What stood out to me the most was seeing the contrast between my two AI-generated tracks unfold across each visualization. Because the tracks were intentionally so different (one ambient and meditative, the other energetic and chaotic) the distinctions were clear, which made it much easier to understand what each method was actually showing.
Whether looking at chromagrams, self-similarity matrices, or keygrams, I could begin to interpret the visuals in a way that matched what I had heard intuitively. Even moments like sensing a key shift without knowing the actual notes, only to see that shift appear in the analysis, helped recontextualize how I listen to music altogether. It felt like learning a new language which allowed me to describe and understand music in ways I couldn’t before.
This kind of process could be especially valuable for beginners in musicological analysis, particularly those exploring electronic instrumental music. The contrast between tracks, when made visual, becomes a powerful learning tool.

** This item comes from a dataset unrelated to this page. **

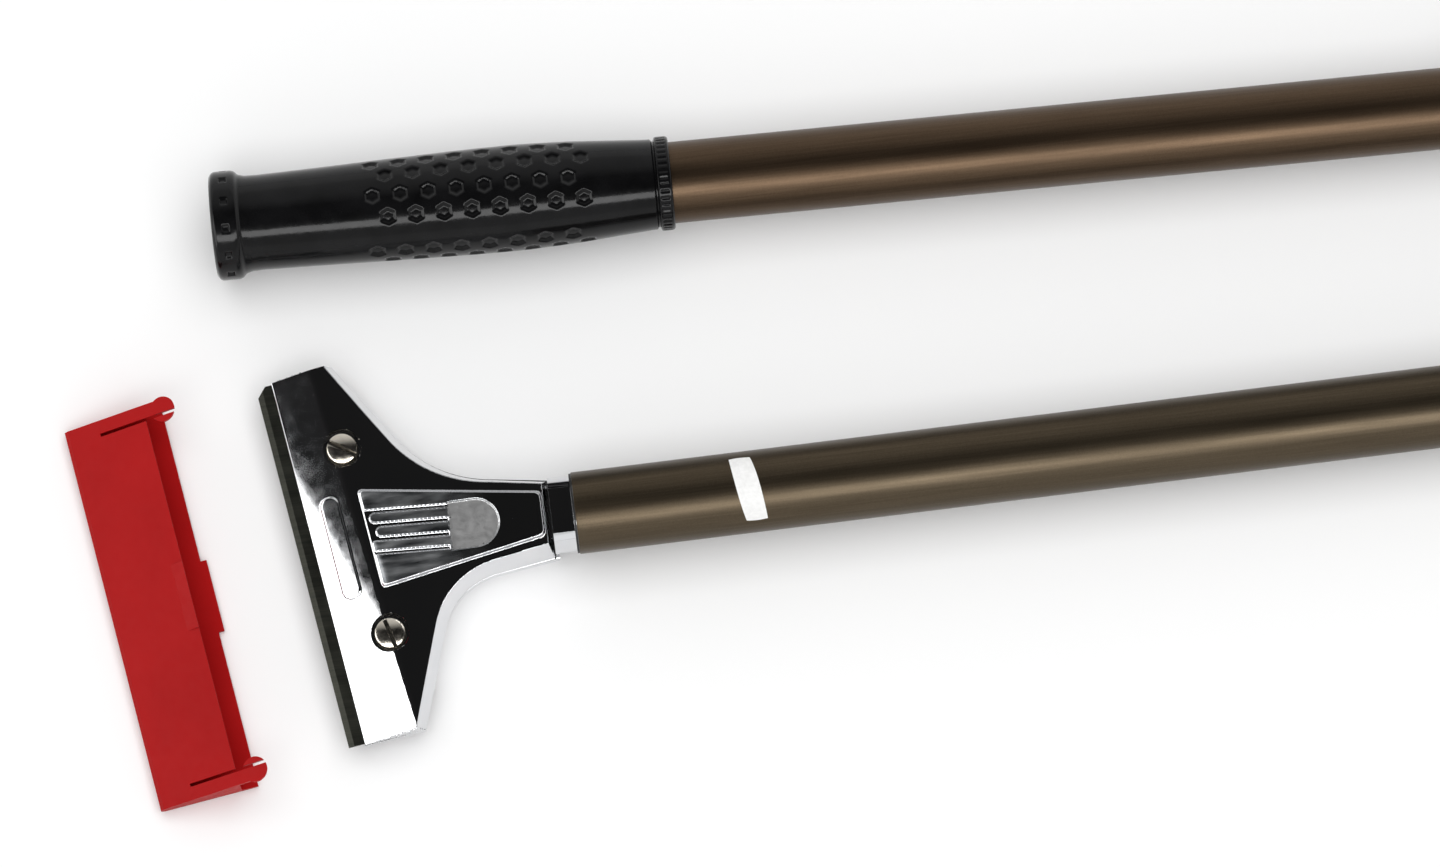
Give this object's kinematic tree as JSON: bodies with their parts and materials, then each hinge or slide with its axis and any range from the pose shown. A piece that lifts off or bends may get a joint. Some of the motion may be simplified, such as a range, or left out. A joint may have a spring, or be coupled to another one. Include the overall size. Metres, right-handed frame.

Starting with minimal R knowledge, I found that the code gradually became more intuitive. Flexdashboard, ggplot2, and the compmus helper functions were all far more accessible than I expected once I got into the rhythm of things. My own analysis could serve as a way to better understand these features for other ‘compmus beginners’ as well. Being able to see harmony, rhythm, structure, and energy not only supports deeper listening, but also helps bridge the gap between abstract sound and analytical clarity.